Fundamentos da Decisão

O Tribunal de Justiça de São Paulo validou a deliberação da maioria, afirmando que a autora não foi excluída da participação nos lucros, mas deixou de receber por sua inércia e ausência de contribuição efetiva.

Ao analisar o recurso especial (REsp 2.053.655), o relator ministro Raul Araújo esclareceu que:

  • A regra geral do art. 1.007 do Código Civil prevê a distribuição de lucros na proporção das quotas;

  • Contudo, os sócios podem convencionar outra forma de distribuição, desde que não haja exclusão absoluta de nenhum integrante;

  • Não é desarrazoado nem leonino atrelar a participação nos lucros aos dias efetivamente trabalhados, especialmente em sociedades de pequeno porte e voltadas à prestação de serviços;

  • Não houve renúncia forçada nem prejuízo desproporcional.

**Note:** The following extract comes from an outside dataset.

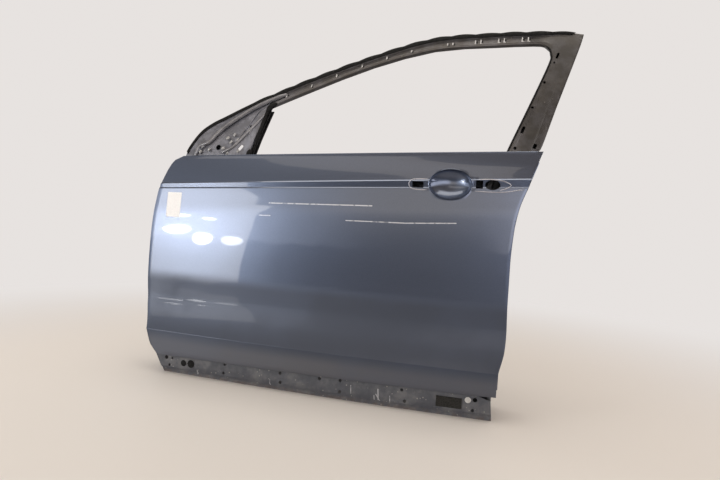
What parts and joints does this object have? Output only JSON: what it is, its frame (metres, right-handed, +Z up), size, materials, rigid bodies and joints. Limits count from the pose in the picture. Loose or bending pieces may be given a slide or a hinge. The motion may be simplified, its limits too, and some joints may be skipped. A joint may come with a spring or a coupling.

Reflexos para a Autonomia Contratual e Segurança Jurídica

A decisão do STJ confere segurança jurídica à autonomia privada, permitindo que os sócios estipulem, por via contratual ou deliberativa, critrérios objetivos para o rateio dos resultados, desde que respeitados os limites legais e o princípio da igualdade.

Para sociedades que prestam serviços intelectuais, como clínicas, escritórios de advocacia ou consultorias, a distribuição proporcional à contribuição individual dos sócios pode refletir melhor a realidade econômica e fomentar o engajamento e a equidade interna.

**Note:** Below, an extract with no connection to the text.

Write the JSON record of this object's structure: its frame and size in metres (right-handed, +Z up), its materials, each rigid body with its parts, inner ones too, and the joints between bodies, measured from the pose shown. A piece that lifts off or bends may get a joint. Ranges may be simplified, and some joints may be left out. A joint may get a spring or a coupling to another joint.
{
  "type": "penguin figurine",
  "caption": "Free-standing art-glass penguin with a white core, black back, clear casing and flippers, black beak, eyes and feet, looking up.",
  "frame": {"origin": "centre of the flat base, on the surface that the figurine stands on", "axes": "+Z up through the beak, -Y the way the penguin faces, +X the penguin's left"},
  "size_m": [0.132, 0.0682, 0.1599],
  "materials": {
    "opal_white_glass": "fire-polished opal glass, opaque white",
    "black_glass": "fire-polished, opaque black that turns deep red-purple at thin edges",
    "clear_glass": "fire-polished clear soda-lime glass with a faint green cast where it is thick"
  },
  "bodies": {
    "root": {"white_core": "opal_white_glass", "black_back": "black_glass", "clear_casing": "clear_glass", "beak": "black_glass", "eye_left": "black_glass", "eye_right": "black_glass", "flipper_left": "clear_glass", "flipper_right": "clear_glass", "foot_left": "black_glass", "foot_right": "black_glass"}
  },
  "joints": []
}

Considerações Práticas para Empresários e Advogados

Empresas interessadas em adotar modelos alternativos de distribuição devem:

  • Registrar a previsão no contrato social ou em ata de assembleia;

  • Garantir critrérios objetivos e transparentes (dias trabalhados, metas, produtividade);

  • Resguardar o direito mínimo de participação nos lucros de todos os sócios, conforme o art. 1.008 do CC;

  • Documentar formalmente os acordos e atualizar os registros societários.

Conclusão

A decisão da 4ª Turma do STJ é um precedente relevante para a interpretação do Direito Societário contemporâneo, reconhecendo a validade de modelos de distribuição de lucros mais aderentes à realidade operacional das empresas. Desde que respeitados os direitos fundamentais dos sócios, o critério de proporcionalidade ao trabalho efetivo é válido, justo e juridicamente amparado.